Directions:
The required output consists solely of the lines from the one containing "top, seams[0], COLLAR_STEPS)" down to the one containing "for node in", both included, each quoted exactly.

• • • • • • •

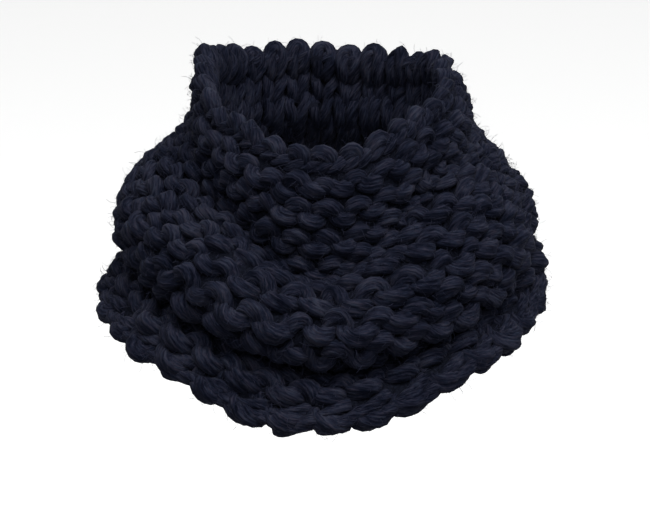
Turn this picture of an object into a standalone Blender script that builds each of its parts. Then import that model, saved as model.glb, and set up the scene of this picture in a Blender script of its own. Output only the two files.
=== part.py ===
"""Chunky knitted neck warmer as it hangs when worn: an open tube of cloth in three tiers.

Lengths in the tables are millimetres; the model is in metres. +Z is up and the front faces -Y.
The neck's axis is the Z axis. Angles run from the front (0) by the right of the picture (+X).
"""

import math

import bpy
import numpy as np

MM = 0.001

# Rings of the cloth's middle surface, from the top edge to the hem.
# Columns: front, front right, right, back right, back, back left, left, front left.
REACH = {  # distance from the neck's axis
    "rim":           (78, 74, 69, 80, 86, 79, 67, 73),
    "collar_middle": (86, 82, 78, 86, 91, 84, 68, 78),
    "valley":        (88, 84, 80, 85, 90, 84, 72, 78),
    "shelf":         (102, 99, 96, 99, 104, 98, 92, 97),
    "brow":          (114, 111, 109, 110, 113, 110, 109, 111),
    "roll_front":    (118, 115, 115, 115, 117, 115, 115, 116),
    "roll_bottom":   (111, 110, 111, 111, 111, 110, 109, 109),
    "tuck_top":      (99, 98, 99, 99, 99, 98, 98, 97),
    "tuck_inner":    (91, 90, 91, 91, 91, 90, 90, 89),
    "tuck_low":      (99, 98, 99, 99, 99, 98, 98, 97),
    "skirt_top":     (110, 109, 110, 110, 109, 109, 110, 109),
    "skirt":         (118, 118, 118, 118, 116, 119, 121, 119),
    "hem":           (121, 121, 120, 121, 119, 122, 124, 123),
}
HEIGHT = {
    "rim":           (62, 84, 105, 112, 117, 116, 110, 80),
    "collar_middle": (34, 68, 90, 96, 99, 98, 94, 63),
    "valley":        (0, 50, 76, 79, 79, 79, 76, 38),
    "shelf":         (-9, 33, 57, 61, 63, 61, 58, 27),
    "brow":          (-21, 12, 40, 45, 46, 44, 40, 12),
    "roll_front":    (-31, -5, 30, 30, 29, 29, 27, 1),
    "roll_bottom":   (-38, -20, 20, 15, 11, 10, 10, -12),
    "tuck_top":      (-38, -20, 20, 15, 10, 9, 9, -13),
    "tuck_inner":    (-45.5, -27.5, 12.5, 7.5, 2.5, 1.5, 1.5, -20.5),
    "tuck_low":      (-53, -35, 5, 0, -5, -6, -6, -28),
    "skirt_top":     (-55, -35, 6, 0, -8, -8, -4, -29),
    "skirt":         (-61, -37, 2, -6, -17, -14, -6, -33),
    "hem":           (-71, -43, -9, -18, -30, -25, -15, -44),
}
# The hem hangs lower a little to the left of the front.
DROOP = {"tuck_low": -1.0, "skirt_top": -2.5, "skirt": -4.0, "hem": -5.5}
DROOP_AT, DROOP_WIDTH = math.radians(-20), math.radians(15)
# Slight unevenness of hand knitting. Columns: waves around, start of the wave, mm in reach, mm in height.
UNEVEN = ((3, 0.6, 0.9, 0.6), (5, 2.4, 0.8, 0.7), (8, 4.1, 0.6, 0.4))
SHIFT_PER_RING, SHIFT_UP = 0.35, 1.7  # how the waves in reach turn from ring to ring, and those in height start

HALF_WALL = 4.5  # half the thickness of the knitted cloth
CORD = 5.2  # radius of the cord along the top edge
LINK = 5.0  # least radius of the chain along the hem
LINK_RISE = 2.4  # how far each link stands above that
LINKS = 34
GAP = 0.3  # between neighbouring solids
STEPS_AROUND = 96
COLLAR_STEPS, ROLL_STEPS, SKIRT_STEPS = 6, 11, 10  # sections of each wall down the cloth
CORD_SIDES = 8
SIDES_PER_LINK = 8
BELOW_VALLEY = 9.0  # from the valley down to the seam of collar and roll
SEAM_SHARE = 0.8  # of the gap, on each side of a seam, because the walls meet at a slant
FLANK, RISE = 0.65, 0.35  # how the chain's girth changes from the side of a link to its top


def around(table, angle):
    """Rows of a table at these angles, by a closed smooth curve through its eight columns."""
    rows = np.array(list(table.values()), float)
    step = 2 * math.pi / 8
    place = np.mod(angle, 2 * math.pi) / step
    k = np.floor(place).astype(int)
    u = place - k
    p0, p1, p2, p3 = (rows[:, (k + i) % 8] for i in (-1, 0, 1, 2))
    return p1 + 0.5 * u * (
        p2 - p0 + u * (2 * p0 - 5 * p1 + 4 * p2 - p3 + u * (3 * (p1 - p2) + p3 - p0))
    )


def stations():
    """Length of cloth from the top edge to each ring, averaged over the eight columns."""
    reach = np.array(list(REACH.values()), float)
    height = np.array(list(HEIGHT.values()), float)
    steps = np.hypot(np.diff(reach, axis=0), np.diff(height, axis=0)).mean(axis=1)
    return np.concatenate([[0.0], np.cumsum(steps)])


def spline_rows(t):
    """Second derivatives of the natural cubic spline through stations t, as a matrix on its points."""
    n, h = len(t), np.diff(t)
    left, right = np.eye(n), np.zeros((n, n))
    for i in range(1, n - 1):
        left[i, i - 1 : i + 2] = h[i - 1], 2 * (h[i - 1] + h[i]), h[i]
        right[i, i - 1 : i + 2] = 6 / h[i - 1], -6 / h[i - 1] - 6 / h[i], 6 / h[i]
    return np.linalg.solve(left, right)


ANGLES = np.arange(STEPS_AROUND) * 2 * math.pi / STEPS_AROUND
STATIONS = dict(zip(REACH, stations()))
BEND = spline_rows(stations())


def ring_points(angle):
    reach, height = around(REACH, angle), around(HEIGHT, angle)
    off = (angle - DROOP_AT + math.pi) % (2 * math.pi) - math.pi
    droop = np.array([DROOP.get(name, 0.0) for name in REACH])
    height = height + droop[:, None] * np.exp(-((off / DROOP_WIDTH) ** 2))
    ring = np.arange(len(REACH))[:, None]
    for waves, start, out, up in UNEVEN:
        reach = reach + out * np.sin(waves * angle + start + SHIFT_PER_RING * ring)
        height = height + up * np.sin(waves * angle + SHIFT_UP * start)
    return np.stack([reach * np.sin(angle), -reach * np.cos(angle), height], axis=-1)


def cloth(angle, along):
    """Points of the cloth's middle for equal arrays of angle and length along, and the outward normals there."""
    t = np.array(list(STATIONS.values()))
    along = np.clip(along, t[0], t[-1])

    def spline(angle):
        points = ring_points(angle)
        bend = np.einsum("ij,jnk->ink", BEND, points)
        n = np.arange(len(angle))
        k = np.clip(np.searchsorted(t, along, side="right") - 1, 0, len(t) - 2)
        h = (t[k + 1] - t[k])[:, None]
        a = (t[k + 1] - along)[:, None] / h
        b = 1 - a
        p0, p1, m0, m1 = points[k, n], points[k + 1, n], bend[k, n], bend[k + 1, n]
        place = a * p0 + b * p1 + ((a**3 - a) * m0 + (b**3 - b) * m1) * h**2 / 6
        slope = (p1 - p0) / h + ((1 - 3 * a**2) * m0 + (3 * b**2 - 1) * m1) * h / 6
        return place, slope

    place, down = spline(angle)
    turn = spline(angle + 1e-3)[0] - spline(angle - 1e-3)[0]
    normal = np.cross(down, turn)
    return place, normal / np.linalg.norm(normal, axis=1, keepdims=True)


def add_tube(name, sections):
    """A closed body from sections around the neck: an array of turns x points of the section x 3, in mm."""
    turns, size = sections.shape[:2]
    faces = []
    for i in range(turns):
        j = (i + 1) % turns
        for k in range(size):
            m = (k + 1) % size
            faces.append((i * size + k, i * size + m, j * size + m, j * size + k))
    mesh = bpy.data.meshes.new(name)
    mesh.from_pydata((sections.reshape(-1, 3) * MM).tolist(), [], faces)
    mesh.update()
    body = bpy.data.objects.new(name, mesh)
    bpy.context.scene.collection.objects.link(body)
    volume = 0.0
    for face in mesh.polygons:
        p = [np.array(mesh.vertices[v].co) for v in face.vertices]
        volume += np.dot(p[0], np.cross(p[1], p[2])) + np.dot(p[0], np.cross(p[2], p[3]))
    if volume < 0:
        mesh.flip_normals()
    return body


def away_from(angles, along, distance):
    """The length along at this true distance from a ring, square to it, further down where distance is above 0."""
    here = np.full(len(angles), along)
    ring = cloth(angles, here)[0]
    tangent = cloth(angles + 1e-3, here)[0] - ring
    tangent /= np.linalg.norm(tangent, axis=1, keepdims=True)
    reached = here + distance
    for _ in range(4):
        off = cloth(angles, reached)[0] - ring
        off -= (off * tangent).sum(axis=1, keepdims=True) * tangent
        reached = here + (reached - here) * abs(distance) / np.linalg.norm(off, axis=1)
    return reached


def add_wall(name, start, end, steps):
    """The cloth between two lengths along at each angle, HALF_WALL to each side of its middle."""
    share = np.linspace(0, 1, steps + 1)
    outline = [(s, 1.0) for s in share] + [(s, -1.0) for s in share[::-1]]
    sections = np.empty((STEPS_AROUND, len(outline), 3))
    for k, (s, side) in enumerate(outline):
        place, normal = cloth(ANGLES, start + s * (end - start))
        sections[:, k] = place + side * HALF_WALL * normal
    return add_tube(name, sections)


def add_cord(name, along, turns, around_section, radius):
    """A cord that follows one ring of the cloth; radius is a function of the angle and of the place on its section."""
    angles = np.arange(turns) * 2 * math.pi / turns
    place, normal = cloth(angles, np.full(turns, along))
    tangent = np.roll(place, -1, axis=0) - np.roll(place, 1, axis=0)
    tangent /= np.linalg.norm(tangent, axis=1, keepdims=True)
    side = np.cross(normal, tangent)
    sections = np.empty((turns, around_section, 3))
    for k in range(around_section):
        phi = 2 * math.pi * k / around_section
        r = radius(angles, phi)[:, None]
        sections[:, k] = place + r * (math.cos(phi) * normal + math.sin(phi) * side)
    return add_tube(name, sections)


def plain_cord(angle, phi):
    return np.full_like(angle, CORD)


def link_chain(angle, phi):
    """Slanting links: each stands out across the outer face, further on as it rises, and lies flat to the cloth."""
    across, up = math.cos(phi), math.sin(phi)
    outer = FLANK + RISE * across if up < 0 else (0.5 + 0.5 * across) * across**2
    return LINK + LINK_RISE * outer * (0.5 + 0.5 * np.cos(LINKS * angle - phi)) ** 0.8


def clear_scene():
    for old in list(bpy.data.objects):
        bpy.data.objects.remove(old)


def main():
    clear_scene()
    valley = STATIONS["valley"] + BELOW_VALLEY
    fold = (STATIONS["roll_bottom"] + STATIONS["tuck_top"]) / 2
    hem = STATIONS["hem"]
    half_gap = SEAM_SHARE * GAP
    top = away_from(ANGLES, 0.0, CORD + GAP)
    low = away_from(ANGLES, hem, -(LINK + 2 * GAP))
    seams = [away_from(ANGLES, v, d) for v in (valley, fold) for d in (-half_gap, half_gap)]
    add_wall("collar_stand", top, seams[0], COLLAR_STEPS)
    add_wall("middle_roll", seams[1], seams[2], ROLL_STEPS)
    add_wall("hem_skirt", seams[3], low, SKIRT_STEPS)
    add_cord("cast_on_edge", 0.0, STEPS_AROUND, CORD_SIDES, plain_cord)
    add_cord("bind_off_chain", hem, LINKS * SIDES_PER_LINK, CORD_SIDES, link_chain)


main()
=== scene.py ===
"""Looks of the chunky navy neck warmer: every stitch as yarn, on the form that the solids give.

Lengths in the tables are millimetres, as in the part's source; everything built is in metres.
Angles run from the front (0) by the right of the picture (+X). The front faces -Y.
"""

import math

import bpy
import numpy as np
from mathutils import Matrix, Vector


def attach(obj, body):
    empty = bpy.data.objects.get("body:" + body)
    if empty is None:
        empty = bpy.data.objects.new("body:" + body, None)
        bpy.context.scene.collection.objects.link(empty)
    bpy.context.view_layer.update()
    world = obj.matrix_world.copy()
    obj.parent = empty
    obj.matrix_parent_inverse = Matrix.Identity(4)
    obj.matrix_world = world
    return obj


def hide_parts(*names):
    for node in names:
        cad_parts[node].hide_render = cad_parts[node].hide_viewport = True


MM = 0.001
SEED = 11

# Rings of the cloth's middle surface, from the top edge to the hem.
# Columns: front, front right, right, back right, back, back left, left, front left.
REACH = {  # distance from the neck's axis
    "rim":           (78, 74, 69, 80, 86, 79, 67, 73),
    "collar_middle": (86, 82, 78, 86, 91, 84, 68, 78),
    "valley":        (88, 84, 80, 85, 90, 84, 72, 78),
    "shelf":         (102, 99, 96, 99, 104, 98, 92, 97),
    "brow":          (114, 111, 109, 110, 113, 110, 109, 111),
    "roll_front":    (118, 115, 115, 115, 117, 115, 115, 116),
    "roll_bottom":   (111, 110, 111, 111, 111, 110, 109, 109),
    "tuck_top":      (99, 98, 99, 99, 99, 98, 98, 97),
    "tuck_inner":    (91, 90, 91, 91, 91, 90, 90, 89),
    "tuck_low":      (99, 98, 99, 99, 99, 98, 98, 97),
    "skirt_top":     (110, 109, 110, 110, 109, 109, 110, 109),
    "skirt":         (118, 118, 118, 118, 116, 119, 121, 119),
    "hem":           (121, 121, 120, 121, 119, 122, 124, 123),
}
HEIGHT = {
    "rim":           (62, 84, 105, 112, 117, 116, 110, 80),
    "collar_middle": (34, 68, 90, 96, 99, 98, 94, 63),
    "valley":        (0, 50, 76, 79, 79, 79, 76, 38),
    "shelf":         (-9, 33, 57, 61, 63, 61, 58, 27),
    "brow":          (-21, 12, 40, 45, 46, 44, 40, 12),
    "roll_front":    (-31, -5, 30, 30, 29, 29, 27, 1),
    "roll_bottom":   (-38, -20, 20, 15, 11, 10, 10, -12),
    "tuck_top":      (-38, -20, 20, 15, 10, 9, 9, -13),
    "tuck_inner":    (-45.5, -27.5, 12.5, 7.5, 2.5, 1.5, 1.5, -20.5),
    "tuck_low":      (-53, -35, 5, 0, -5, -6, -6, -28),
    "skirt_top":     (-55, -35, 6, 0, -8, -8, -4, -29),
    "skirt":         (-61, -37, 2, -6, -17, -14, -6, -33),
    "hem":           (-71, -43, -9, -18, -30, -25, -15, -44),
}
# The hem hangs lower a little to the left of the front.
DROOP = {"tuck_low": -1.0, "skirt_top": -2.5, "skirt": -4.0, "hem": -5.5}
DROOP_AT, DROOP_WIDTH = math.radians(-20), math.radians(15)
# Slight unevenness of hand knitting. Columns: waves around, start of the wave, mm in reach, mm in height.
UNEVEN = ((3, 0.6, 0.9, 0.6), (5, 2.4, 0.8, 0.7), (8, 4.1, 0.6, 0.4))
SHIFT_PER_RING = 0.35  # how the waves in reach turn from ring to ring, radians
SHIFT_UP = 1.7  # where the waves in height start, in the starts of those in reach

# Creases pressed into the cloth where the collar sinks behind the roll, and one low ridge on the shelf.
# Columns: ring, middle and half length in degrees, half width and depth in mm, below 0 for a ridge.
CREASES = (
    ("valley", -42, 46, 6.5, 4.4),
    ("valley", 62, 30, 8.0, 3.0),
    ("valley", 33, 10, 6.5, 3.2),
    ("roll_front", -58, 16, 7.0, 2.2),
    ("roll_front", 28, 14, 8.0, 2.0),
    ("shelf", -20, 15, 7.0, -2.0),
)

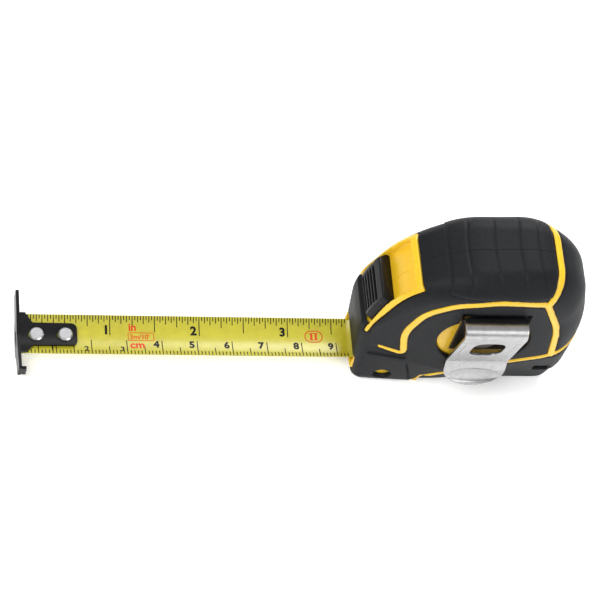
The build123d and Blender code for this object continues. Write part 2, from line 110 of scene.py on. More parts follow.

• • • • • • •

Complete output:
    add_wall("collar_stand", top, seams[0], COLLAR_STEPS)
    add_wall("middle_roll", seams[1], seams[2], ROLL_STEPS)
    add_wall("hem_skirt", seams[3], low, SKIRT_STEPS)
    add_cord("cast_on_edge", 0.0, STEPS_AROUND, CORD_SIDES, plain_cord)
    add_cord("bind_off_chain", hem, LINKS * SIDES_PER_LINK, CORD_SIDES, link_chain)


main()
=== scene.py ===
"""Looks of the chunky navy neck warmer: every stitch as yarn, on the form that the solids give.

Lengths in the tables are millimetres, as in the part's source; everything built is in metres.
Angles run from the front (0) by the right of the picture (+X). The front faces -Y.
"""

import math

import bpy
import numpy as np
from mathutils import Matrix, Vector


def attach(obj, body):
    empty = bpy.data.objects.get("body:" + body)
    if empty is None:
        empty = bpy.data.objects.new("body:" + body, None)
        bpy.context.scene.collection.objects.link(empty)
    bpy.context.view_layer.update()
    world = obj.matrix_world.copy()
    obj.parent = empty
    obj.matrix_parent_inverse = Matrix.Identity(4)
    obj.matrix_world = world
    return obj


def hide_parts(*names):
    for node in names:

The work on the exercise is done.